The earlier statutory provisions cited above were considered by the Supreme Court of the United States in the case of Mullen Benevolent Corporation v. United States, supra. In that case suit was brought under the Tucker Act, 24 Stat. 505, by the holder of improvement bonds issued by a local improvement district in Idaho to finance sidewalk and sewer construction, and it was sought to collect the balance due on the basis of a reassessment made after certain of the property benefited had been acquired by the United States. The Supreme Court of the United States held that assessments of a local district, an adjunct of an incorporated city such as there involved, for street improvements were taxes and that the Government was not liable for assessments levied after it acquired title. In denying the claim the court stated at page 91, "But as the land was then owned by the United States, the assessment was a nullity. Van Brocklin v. Tennessee, 117 U. S. 151." In a similar case in 1925, Lee v. Osceola & Little River Road Improvement District, supra, this immunity to assessment for local improvements was extended to annul a reassessment made after the property had been conveyed by the United States to private owners, the improvements having been completed and the first assessment made while the land was owned by the United States.

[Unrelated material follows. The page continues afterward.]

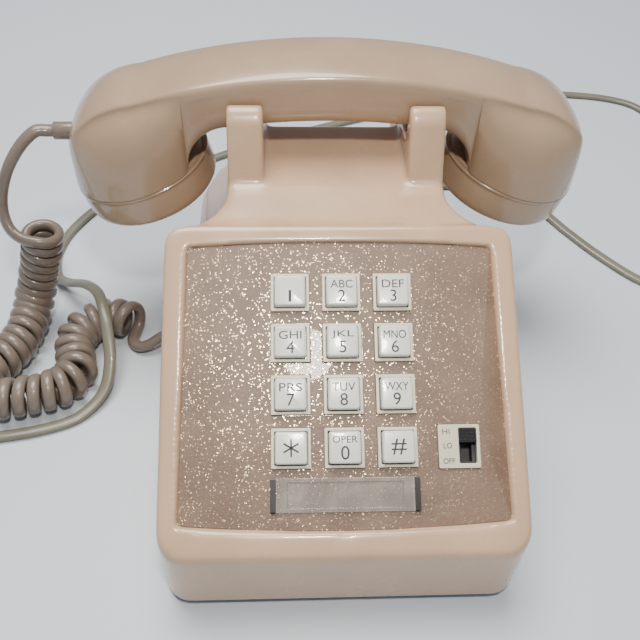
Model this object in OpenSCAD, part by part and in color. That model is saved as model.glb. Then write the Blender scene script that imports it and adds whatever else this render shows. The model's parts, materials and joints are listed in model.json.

In the situation involved in B-22714, March 19, 1942, referred to in your letter, construction of the sewer with the privilege to the Government of connecting to it was in practical effect a specific service necessary to the use, occupation and operation of the buildings there involved. While in the present case an improved road may be more desirable than the old road, yet its construction was not necessary to the Government's continued use and occupancy of the adjacent property. Hence, the assessment made in the present case cannot be viewed as a claim for a service such as involved in the said decision of March 19, 1942.

Accordingly, certification of the voucher is not authorized.
The voucher and related papers are returned herewith.